As the old saying goes, if you want to know what’s really important to you, take a look at your bank statement and your calendar. No matter what you say about your priorities, where you spend money and your time will prove them out. If you really believe that ideas are important to you, start putting your resources behind it. Begin by setting aside time for the sole purpose of generating ideas.
Time is the currency of productivity. At the end of the day, if we’ve spent it in the right place, we win. If we’ve spent it in the wrong place, we lose. Whenever we fail to do what’s needed, we accumulate a debt that will have to be repaid at some point. After all, our work isn’t going away, and someone has to do it.
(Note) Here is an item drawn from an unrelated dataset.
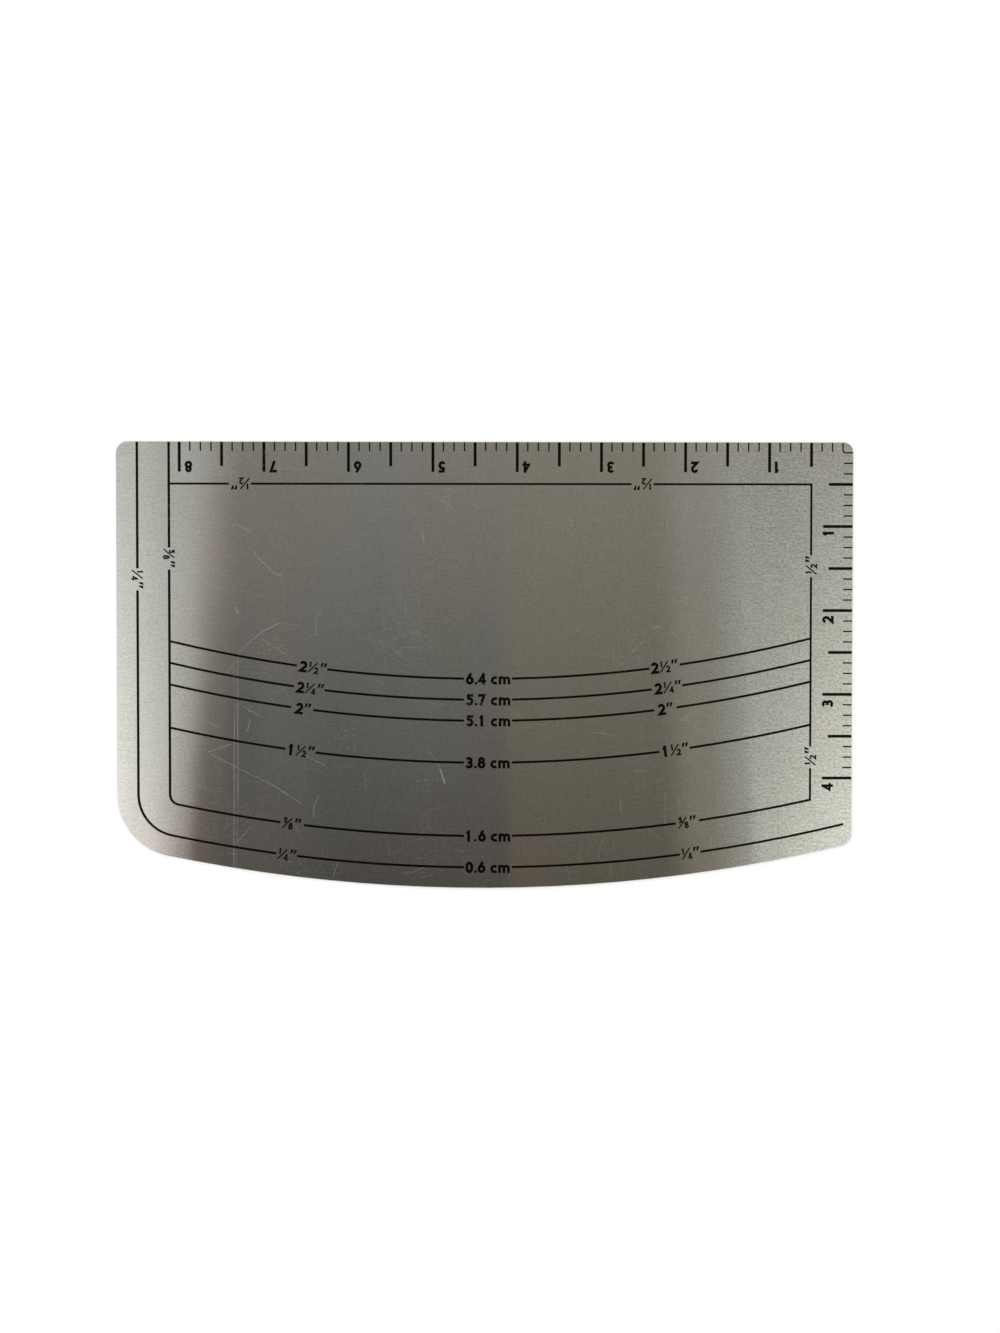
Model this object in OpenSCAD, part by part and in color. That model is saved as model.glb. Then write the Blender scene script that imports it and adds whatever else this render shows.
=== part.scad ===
// Sewing gauge: a flat sheet-metal plate for measuring and pressing hems, with inch scales along
// two straight edges and printed lines that follow its curved edge. The plate lies on the XY
// plane with its printed face up. The long scale runs along the back edge (+Y), the short scale
// along the right edge (+X), and the curved hem edge is at the front. Both scales start at the
// back right corner. Sizes are in millimetres.

/* [Plate] */
// Length of the plate, along the long scale
plate_length = 222.25; // [200:0.05:254]
// Depth of the plate, from the back edge to the lowest point of the curved edge
plate_depth = 134.95; // [120:0.05:160]
// Radius of the curved hem edge
hem_edge_radius = 466.7; // [400:0.1:760]
// Thickness of the sheet
sheet_thickness = 0.8; // [0.5:0.05:1.6]
// Width of the broken edge round both faces
edge_break = 0.15; // [0.05:0.05:0.2]

/* [Corners] */
// Radius of the back left corner
back_left_radius = 3.6; // [1:0.1:6]
// Radius of the back right corner, where both scales start
back_right_radius = 3; // [1:0.1:6]
// Radius of the front right corner, at the end of the curved edge
front_right_radius = 4; // [1:0.1:8]
// Radius of the large front left corner, which the two seam lines follow
front_left_radius = 19.05; // [17.5:0.05:30]

/* [Scales] */
// Length of the marks at whole inches
inch_mark_length = 9.1; // [8:0.1:11]
// Length of the marks at half inches
half_inch_mark_length = 7.4; // [5:0.1:7.9]
// Length of the marks at the other eighths
eighth_mark_length = 2.9; // [2:0.1:3]
// Width of the inch and half inch marks
bold_mark_width = 0.88; // [0.52:0.02:1]
// Width of the eighth marks
fine_mark_width = 0.42; // [0.2:0.02:0.5]
// Radius of the bend that joins the first marks of the two scales
corner_mark_bend = 0.7; // [0.4:0.1:2]

/* [Seam lines] */
// Distance of the inner seam line from the left edge and the curved edge
five_eighths_allowance = 15.875; // [14:0.125:17]
// Distance of the outer seam line from the left edge and the curved edge
quarter_allowance = 6.35; // [5:0.05:9]
// Width of the seam lines along the left edge
seam_side_width = 0.76; // [0.3:0.02:1]
// Width of every line that follows the curved edge
curve_line_width = 0.68; // [0.3:0.02:1]
// Distance from the outer seam line's end to the right edge
quarter_line_end_margin = 2.5; // [1:0.1:6]

/* [Hem lines] */
// Hem depth of the first line above the curved edge
hem_depth_1_5_in = 38.1; // [30:0.1:45]
// Hem depth of the second line
hem_depth_2_in = 50.8; // [48:0.1:53]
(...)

At the same time, we often obsess unnecessarily about our time because we grow paranoid that we’re constantly losing ground or that we’re somehow going to fall behind and never be able to dig out of work debt. For many creatives, this mind-set results from the fact that they are constantly reacting to the workload rather than giving themselves the space needed to get ahead of it.
This insecurity about time is one of the main things that causes us, even unknowingly, to cram work into every available crevice in our life. We are perpetually thinking, moving pieces around in our head, and problem solving. We feel the pressure to produce, and we know that we need to use our time wisely to do so. But as mentioned earlier in the book, this always-on mind-set unknowingly causes us to forfeit our best work.